We also know there is a drop in amplitude roughly corresponding to 1/h, where h = harmonic.

Even qualified by the word 'roughly', I'm not sure how useful that is as rule of thumb. Some waveforms (e.g. a sawtooth wave) have that property, but many waveforms that can be produced both by real and electronic instruments have different relative strengths of their harmonics. Also, the relative strengths typically vary over time, according to playing technique, and so on.

So if 440 is our fundamental, 880 is our second harmonic. Does this mean the amplitude of the second harmonic =440 (880*1/2), or =220 (440*1/2)?

I think you are mixing up amplitude with frequency.
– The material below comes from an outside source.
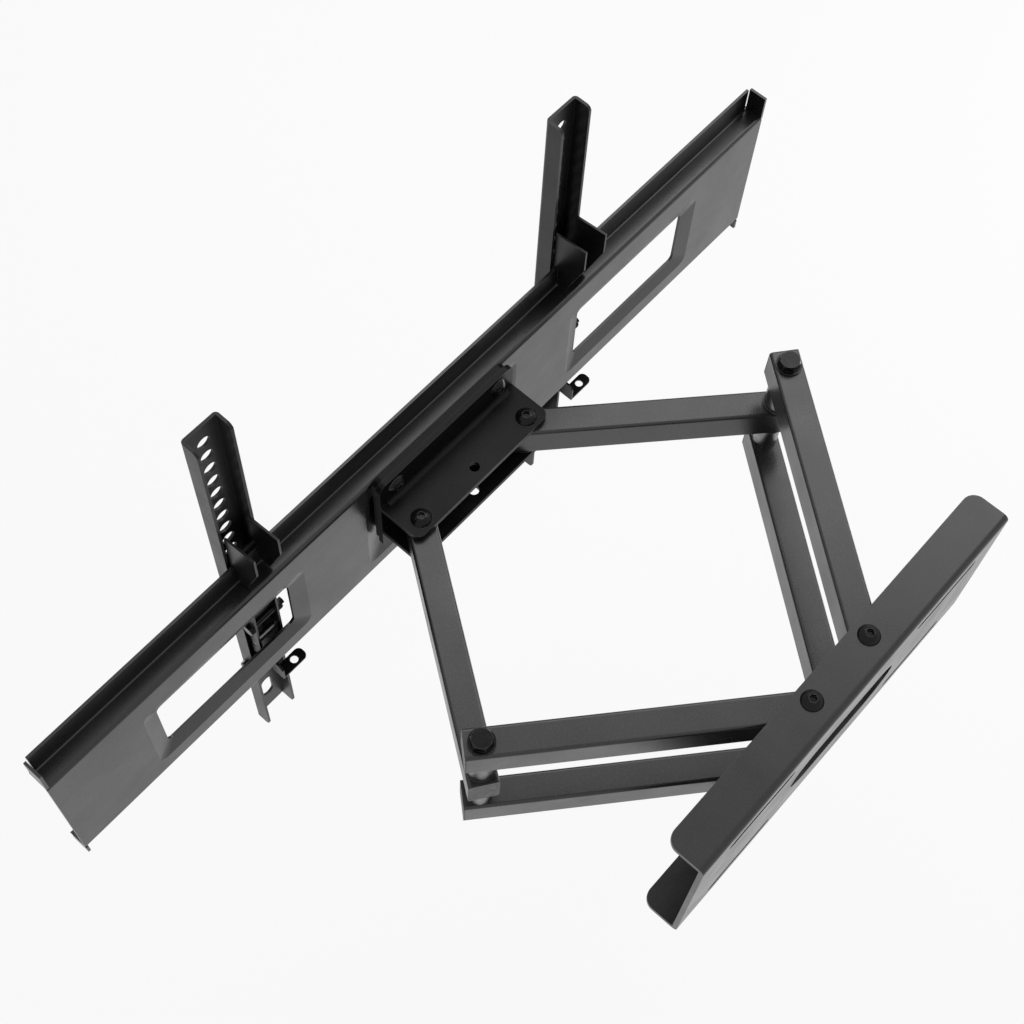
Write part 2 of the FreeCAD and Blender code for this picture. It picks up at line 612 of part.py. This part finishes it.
# ---------------------------------------------------------------- rails
def rail():
    half = RAIL_WIDTH / 2
    t = RAIL_SHEET
    outer = box(-half, half, RAIL_BACK, RAIL_EDGE, RAIL_BOTTOM, RAIL_TOP)
    outer = round_edges(outer, t * 1.4,
                        lambda e: runs_along(e, Vec(0, 0, 1)) and e.CenterOfMass.y < RAIL_EDGE - 1)
    inner = box(-half + t, half - t, RAIL_WEB_FRONT, RAIL_EDGE + 1, RAIL_BOTTOM - 1, RAIL_TOP + 1)
    channel = outer.cut(inner)
    channel = round_edges(channel, RAIL_CORNER,
                          lambda e: runs_along(e, Vec(1, 0, 0)) and e.CenterOfMass.y > RAIL_EDGE - 0.5)
    back, front = RAIL_BACK - 1, RAIL_WEB_FRONT + 1
    for i in range(RAIL_HOLE_COUNT):
        z = RAIL_TOP - RAIL_FIRST_HOLE - i * RAIL_HOLE_PITCH
        channel = channel.cut(outward(RAIL_HOLE_RADIUS, 0, z, back, front))
    z = RAIL_TOP - RAIL_SLOT_CENTRE
    channel = channel.cut(slot_z(RAIL_SLOT_LENGTH, 2 * RAIL_HOLE_RADIUS, 0, z, back, front))
    channel = channel.cut(across(M6_RADIUS + RUN, -half - 1, half + 1, TILT_PIVOT_Y, TILT_PIVOT_Z))
    for z in ear_rivet_heights():
        channel = channel.cut(outward(EAR_RIVET_RADIUS, 0, z, back, front))
    return clean(channel)


EAR_HALF_WIDTH = TILT_WIDTH / 2 - TILT_SHEET - FREE
EAR_REACH = GUIDE_Y + GUIDE_RADIUS + 1.5
EAR_HALF_HEIGHT = 9.0
EAR_RIVET_RADIUS = 1.5
EAR_RIVET_HEAD = 2.8


def ear_rivet_heights():
    return (GUIDE_Z - EAR_HALF_HEIGHT * 0.55, GUIDE_Z + EAR_HALF_HEIGHT * 0.55)


def tilt_ear():
    """A small channel riveted inside the rail that carries the guide pin."""
    w, t = EAR_HALF_WIDTH, TILT_SHEET
    ear = box(-w, w, RAIL_WEB_FRONT, EAR_REACH, GUIDE_Z - EAR_HALF_HEIGHT, GUIDE_Z + EAR_HALF_HEIGHT)
    ear = round_edges(ear, 3.0, lambda e: runs_along(e, Vec(1, 0, 0)) and e.CenterOfMass.y > EAR_REACH - 0.5)
    ear = ear.cut(box(-w + t, w - t, RAIL_WEB_FRONT + t, EAR_REACH + 1, GUIDE_Z - 50, GUIDE_Z + 50))
    ear = ear.cut(across(GUIDE_RADIUS, -w - 1, w + 1, GUIDE_Y, GUIDE_Z))
    for z in ear_rivet_heights():
        ear = ear.cut(outward(EAR_RIVET_RADIUS, 0, z, RAIL_BACK, RAIL_WEB_FRONT + t + 1))
    return clean(ear)


def ear_rivets():
    rivets = []
    for z in ear_rivet_heights():
        inside = RAIL_WEB_FRONT + TILT_SHEET
        shank = outward(EAR_RIVET_RADIUS, 0, z, RAIL_BACK, inside)
        rivets.append(clean(shank.fuse(outward(EAR_RIVET_HEAD, 0, z, inside, inside + 1))))
    return rivets


# ---------------------------------------------------------------- tilt brackets
def tilt_side_outline():
    """Side plate as (y, z): the hook over the top lip, the plate behind the face, the pivot foot."""
    slot_front = LIP_FRONT + 0.8
    slot_top = LIP_TOP + FREE
    inner_top = PLATE_TOP - PLATE_SHEET - 6
    foot = TILT_PIVOT_Z - 5.0
    foot_back = RAIL_WEB_FRONT + 0.5
    foot_front = LIP_BACK - 0.6
    # below the pivot the rail's web swings towards the foot
    foot_relief = 5.0 * math.tan(math.radians(TILT_RANGE)) + 2 * FREE
    return [
        (TILT_WEB_BACK, HOOK_TOP - 3.2), (HOOK_FRONT, HOOK_TOP), (HOOK_FRONT, HOOK_NOSE),
        (LIP_FRONT + 8.5, PLATE_TOP + 3), (slot_front, PLATE_TOP + 3), (slot_front, slot_top),
        (TILT_WEB_FRONT, slot_top), (TILT_WEB_FRONT, inner_top), (TILT_FREE_EDGE, inner_top - 6),
        (TILT_FREE_EDGE, GUIDE_Z - 5), (foot_front, PLATE_BOTTOM + 4), (foot_front, foot),
        (foot_back + foot_relief, foot), (foot_back, TILT_PIVOT_Z + 2), (foot_back, TIE_Z - 11),
        (TILT_WEB_BACK, TIE_Z - 3),
    ]


def arc_slot():
    """The tilt slot, a ring sector about the tilt pivot that the guide pin runs in."""
    dy, dz = GUIDE_Y - TILT_PIVOT_Y, GUIDE_Z - TILT_PIVOT_Z
    radius = math.hypot(dy, dz)
    start = math.atan2(dz, dy)
    half_width = GUIDE_RADIUS + 2 * RUN
    x0, x1 = -TILT_WIDTH, TILT_WIDTH
    pivot = Vec(x0, TILT_PIVOT_Y, TILT_PIVOT_Z)
    x_axis = Vec(1, 0, 0)

    def point(r, angle):
        return pivot + Vec(0, r * math.cos(angle), r * math.sin(angle))

    end = start + math.radians(TILT_RANGE)
    middle = (start + end) / 2
    inner, outer = radius - half_width, radius + half_width
    edges = [
        Part.Arc(point(inner, start), point(inner, middle), point(inner, end)).toShape(),
        Part.LineSegment(point(inner, end), point(outer, end)).toShape(),
        Part.Arc(point(outer, end), point(outer, middle), point(outer, start)).toShape(),
        Part.LineSegment(point(outer, start), point(inner, start)).toShape(),
    ]
    slot = Part.Face(Part.Wire(edges)).extrude(x_axis * (x1 - x0))
    for angle in (start, end):
        slot = slot.fuse(Part.makeCylinder(half_width, x1 - x0, point(radius, angle), x_axis))
    return slot


def tilt_bracket():
    half = TILT_WIDTH / 2
    t = TILT_SHEET
    outline = tilt_side_outline()
    bracket = polygon_x(outline, -half, -half + t).fuse(polygon_x(outline, half - t, half))
    web = box(-half, half, TILT_WEB_BACK, TILT_WEB_FRONT, TIE_Z - 3, LIP_TOP + TILT_WEB_ABOVE_LIP)
    bracket = bracket.fuse(web).cut(arc_slot())
    bracket = bracket.cut(across(M6_RADIUS, -half - 1, half + 1, TILT_PIVOT_Y, TILT_PIVOT_Z))
    bracket = bracket.cut(across(TIE_RADIUS, -half - 1, half + 1, TIE_Y, TIE_Z))
    return clean(bracket)


def lock_plate(leaf):
    """The latch under the plate's lower lip: an upright hook with a finger tab to -X."""
    t = TILT_SHEET
    top = LIP_BOTTOM - 1.0
    bottom = top - LOCK_BAR
    prong_back = LIP_FRONT + 1.5
    prong_top = LIP_BOTTOM + LOCK_PRONG
    outline = [
        (TILT_PIVOT_Y, bottom + 2.0), (prong_back, bottom), (LOCK_REACH, bottom),
        (LOCK_REACH, prong_top - 4), (LOCK_REACH - 4, prong_top), (prong_back, prong_top),
        (prong_back, top), (TILT_PIVOT_Y, top),
    ]
    hook = polygon_x(outline, leaf - t, leaf)
    hook = hook.fuse(across(5.0, leaf - t, leaf, TILT_PIVOT_Y, TILT_PIVOT_Z))
    tab_back = prong_back + LOCK_TAB_BACK
    tab = box(leaf - LOCK_TAB_LENGTH, leaf, tab_back, LOCK_REACH, bottom, bottom + t)
    tab = round_edges(tab, 4.0, lambda e: runs_along(e, Vec(0, 0, 1)) and e.CenterOfMass.x < leaf - 5)
    middle = (tab_back + LOCK_REACH) / 2
    hole_x = leaf - LOCK_TAB_LENGTH * 0.62
    tab = tab.cut(upright(LOCK_HOLE_RADIUS, hole_x, middle, bottom - 1, bottom + t + 1))
    hook = hook.fuse(tab)
    return clean(hook.cut(across(M6_RADIUS + RUN, leaf - t - 1, leaf + 1, TILT_PIVOT_Y, TILT_PIVOT_Z)))


def rail_assembly(side):
    """One rail with its tilt bracket, latch and fasteners, in its place on the plate."""
    x = RAIL_PAIR_CENTRE + SIDES[side] * RAIL_SPACING / 2
    put = lambda solids: on_head([s.translated(Vec(x, 0, 0)) for s in solids])
    save(side + "_rail", put([rail()]))
    save(side + "_tilt_ear", put([tilt_ear()]))
    save(side + "_ear_rivets", put(ear_rivets()))
    pin_half = TILT_WIDTH / 2 - 0.2
    save(side + "_guide_pin", put([across(GUIDE_RADIUS, -pin_half, pin_half, GUIDE_Y, GUIDE_Z)]))
    save(side + "_tilt_bracket", put([tilt_bracket()]))
    half = TILT_WIDTH / 2
    tie_end = -half - M5_NUT - 2.5
    save(side + "_tie_bolt", put([cross_bolt(TIE_RADIUS, M5_HEX, M5_HEAD, half, tie_end, TIE_Y, TIE_Z)]))
    save(side + "_tie_nut", put([cross_nut(TIE_RADIUS, M5_HEX, M5_NUT, -half, TIE_Y, TIE_Z)]))
    seat = RAIL_WIDTH / 2 + GAP
    pivot_end = -seat - M6_NUT - 1.5
    save(side + "_tilt_bolt", put([cross_bolt(M6_RADIUS, M6_HEX, M6_HEAD, seat, pivot_end,
                                              TILT_PIVOT_Y, TILT_PIVOT_Z)]))
    save(side + "_tilt_nut", put([cross_nut(M6_RADIUS, M6_HEX, M6_NUT, -seat, TILT_PIVOT_Y, TILT_PIVOT_Z)]))
    save(side + "_lock_plate", put([lock_plate(4.0 if side == "left" else -2.5)]))


# ---------------------------------------------------------------- build
save("wall_bracket", [wall_bracket()])
wall_hardware()
for name in SIDES:
    wall_arm(name)
    tv_arm(name)
    rail_assembly(name)
save("head_bracket", on_head([head_bracket()]))
save("stiffener_plate", on_head([stiffener_plate()]))
save("tv_plate", on_head([tv_plate()]))
head_hardware()
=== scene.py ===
"""Full motion television wall mount: black powder-coated steel on plain white."""
import bpy
import bmesh
import json
import math
from mathutils import Matrix, Vector


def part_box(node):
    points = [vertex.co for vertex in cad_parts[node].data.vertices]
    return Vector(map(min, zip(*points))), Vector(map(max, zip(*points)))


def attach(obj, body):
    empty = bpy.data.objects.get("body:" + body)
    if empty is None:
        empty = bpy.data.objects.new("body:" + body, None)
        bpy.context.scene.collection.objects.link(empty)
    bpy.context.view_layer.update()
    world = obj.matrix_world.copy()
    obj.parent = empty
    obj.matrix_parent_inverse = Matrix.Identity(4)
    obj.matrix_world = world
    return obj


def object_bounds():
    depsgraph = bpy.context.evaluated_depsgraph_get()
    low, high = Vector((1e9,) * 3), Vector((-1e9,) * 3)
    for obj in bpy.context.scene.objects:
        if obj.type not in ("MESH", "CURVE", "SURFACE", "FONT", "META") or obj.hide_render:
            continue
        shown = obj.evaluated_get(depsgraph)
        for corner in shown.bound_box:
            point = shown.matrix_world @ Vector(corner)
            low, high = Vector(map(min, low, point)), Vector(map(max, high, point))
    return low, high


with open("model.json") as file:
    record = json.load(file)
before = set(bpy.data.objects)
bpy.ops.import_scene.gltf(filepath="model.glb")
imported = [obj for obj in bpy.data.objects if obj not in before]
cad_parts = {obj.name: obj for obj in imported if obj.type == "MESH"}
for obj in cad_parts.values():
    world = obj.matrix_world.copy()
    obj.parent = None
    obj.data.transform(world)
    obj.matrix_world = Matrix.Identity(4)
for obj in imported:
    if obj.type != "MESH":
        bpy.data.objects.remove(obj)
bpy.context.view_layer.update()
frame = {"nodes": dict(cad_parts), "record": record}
MM = 0.001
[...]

If Your first Harmonic has a frequency of 440, the second harmonic has a frequency (not amplitude) of 880.

If assume that we have a sawtooth wave, so the relative amplitudes of harmonics are 1/harmonic number, and we assume that the amplitude of a fundamental at 440Hz is 1 (in some arbitrary unit), then we'd have

amplitude of 2nd harmonic = 1 * (1/2) = 0.5
amplitude of 3rd harmonic = 1 * (1/3) = 0.333...
amplitude of 4th harmonic = 1 * (1/4) = 0.25

and so on.

As the human ear can hear from 20hz > 20,000hz, if the former is true, it would mean in this instance we can hear up to the 46th harmonic (440*46 = 20,240), however if the latter is true, it suggests we can hear only up to the 22nd harmonic (440*1/22 = 20).
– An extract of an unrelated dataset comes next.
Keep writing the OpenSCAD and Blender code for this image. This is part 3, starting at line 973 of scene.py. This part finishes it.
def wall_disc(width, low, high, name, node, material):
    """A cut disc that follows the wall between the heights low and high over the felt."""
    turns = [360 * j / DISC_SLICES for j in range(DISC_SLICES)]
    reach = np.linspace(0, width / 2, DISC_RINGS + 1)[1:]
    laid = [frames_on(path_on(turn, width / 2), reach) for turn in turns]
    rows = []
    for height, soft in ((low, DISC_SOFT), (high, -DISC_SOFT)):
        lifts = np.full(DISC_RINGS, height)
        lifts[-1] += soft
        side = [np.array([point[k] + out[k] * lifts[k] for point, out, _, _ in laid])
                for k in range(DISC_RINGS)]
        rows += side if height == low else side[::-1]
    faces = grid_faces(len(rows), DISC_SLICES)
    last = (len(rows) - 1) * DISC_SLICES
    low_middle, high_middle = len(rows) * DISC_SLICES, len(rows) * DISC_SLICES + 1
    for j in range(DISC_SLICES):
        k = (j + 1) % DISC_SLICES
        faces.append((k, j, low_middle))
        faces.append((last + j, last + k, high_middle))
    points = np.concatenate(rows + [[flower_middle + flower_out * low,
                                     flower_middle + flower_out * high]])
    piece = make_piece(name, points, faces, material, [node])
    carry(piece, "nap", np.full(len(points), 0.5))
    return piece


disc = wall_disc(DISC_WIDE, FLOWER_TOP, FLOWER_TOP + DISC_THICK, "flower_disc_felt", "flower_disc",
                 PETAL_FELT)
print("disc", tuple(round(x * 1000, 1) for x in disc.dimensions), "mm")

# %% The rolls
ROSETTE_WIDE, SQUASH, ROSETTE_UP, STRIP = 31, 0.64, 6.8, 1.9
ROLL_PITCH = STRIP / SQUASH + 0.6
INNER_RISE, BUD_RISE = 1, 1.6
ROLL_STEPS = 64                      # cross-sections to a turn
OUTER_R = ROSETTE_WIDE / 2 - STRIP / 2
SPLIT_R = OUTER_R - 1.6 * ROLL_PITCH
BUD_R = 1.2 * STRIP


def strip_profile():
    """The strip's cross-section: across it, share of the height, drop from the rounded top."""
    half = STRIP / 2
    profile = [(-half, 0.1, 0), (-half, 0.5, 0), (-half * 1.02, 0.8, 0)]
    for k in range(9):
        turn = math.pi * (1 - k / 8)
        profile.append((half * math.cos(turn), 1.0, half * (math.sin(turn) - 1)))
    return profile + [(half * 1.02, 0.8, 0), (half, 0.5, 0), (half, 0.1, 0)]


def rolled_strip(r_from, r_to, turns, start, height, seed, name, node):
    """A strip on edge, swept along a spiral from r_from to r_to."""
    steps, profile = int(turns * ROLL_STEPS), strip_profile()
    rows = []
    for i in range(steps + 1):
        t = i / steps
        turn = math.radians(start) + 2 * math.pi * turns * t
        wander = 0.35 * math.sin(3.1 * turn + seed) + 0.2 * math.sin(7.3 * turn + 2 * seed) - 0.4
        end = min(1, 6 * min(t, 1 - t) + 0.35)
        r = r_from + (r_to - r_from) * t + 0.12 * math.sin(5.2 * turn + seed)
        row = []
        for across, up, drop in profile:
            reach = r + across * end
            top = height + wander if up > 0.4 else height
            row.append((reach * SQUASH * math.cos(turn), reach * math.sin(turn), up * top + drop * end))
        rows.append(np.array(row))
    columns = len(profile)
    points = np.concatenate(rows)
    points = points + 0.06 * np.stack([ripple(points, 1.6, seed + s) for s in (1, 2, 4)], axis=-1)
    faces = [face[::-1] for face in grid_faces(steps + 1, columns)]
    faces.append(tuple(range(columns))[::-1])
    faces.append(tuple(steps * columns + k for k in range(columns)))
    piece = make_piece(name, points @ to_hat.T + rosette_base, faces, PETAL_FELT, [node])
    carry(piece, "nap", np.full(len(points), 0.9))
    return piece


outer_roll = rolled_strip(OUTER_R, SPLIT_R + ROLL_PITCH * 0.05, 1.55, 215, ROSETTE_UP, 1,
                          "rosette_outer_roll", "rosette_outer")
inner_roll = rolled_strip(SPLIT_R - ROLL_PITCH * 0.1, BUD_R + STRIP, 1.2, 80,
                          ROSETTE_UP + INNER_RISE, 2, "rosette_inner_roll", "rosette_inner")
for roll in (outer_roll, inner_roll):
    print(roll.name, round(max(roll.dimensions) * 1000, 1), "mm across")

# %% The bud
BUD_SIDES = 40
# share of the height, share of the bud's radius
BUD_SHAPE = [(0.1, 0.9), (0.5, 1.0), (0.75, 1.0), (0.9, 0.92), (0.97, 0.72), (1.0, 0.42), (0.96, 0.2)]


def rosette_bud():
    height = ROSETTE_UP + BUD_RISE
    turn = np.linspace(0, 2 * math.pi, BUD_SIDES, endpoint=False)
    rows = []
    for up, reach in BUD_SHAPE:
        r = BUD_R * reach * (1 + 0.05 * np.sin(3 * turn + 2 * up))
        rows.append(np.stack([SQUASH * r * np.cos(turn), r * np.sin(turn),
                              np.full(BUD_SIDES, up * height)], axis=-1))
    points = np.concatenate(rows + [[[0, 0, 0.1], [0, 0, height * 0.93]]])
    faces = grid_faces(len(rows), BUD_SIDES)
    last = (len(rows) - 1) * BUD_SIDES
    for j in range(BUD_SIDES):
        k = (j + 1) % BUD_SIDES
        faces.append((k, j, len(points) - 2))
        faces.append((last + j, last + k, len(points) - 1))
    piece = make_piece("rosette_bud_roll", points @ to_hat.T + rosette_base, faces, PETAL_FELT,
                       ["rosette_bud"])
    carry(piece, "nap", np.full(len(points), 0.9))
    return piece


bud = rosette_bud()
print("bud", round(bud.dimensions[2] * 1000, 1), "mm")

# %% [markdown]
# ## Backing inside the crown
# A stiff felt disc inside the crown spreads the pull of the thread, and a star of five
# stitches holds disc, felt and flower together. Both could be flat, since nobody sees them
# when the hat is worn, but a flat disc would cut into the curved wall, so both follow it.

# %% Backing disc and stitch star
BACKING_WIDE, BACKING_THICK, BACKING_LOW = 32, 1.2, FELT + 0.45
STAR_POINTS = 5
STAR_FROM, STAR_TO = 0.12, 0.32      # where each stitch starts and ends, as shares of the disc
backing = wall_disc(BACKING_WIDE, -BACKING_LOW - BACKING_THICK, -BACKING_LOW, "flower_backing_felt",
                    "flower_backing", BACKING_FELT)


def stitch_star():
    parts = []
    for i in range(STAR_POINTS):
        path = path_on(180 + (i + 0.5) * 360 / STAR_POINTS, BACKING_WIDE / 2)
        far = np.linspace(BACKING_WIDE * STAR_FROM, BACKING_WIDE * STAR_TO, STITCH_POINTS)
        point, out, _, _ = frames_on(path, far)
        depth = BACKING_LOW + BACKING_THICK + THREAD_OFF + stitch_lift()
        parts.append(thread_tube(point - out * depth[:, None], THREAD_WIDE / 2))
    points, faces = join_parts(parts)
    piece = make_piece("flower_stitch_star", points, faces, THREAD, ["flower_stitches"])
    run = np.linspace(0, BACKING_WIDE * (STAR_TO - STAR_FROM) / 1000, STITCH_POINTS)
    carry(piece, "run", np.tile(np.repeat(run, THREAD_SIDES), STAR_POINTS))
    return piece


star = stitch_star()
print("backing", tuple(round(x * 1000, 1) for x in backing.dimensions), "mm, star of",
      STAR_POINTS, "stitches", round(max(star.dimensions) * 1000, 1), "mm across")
Again, we have to be careful not to mix up frequency with amplitude.

A simple way to calculate the highest harmonic you can hear is

20 000 / (fundamental frequency of note)

If your note is at 440 Hz, then 20 000 / 440 = 45.45.... so simplistically speaking, it's true that you can in theory hear up to the 45th or 46th harmonic for a note at 440Hz. For lower notes, you might be able to hear higher harmonics. But remember that all this depends on how loud the harmonics are. The human ear is less sensitive at very high frequencies, so if the amplitude of the harmonic were only 1/46th of that of the fundamental, it might be hard to hear.

• Thanks very much for the detailed reply. You're right, I did mix up frequency and amplitude. I am only looking for a rough guide here, an approximate theoretical limit to how many harmonics we can we hear. Being just outside our range, and only 2% (1/46) amplitude of the fundamental, 46th harmonic seems like a good candidate for that. Jan 18 '20 at 10:06
• @ltHertz but remember it totally depends on the fundamental frequency. for a note at 50Hz, our simple calculation would tell us that you'd be able to hear up to the 400th Harmonic. Jan 18 '20 at 10:10

Your statement about the "drop" in harmonic amplitude is simply not true. It may be true for some instrument or long time reverb in a room but not true in general. The amount of each harmonic produced by an instrument is due to the attack, initial conditions of whatever drives the instrument. It is entirely possible to attack an instrument in such a way that the second harmonic is louder than the fundamental. In general the effect of attack on the harmonic sequence is not frequency dependent or harmonic dependent. If that seems to be the case it is a coincidence. As a simple example consider a guitar string plucked in the center. By plucked I mean specifically that the string is pulled away from equilibrium and released from rest. For this attack ALL odd harmonics will be absent, or amplitude = 0. Only even harmonics will be present.

Your question about hearing beyond 20,000Hz is a red herring. The threshold of hearing is what it is. Just because a frequency might be present in a wave form does not mean you will hear it ever. It will be "invisible" to you. A dog might hear it but you won't. Conversely, just because you cannot hear it does not mean it is not there. The physics of the source determines what harmonics might be in the wave form emitted. They propagate to your ear and get detected. The threshold of hearing is a cut off beyond which your ear+brain system will not respond. There is no contradiction in this.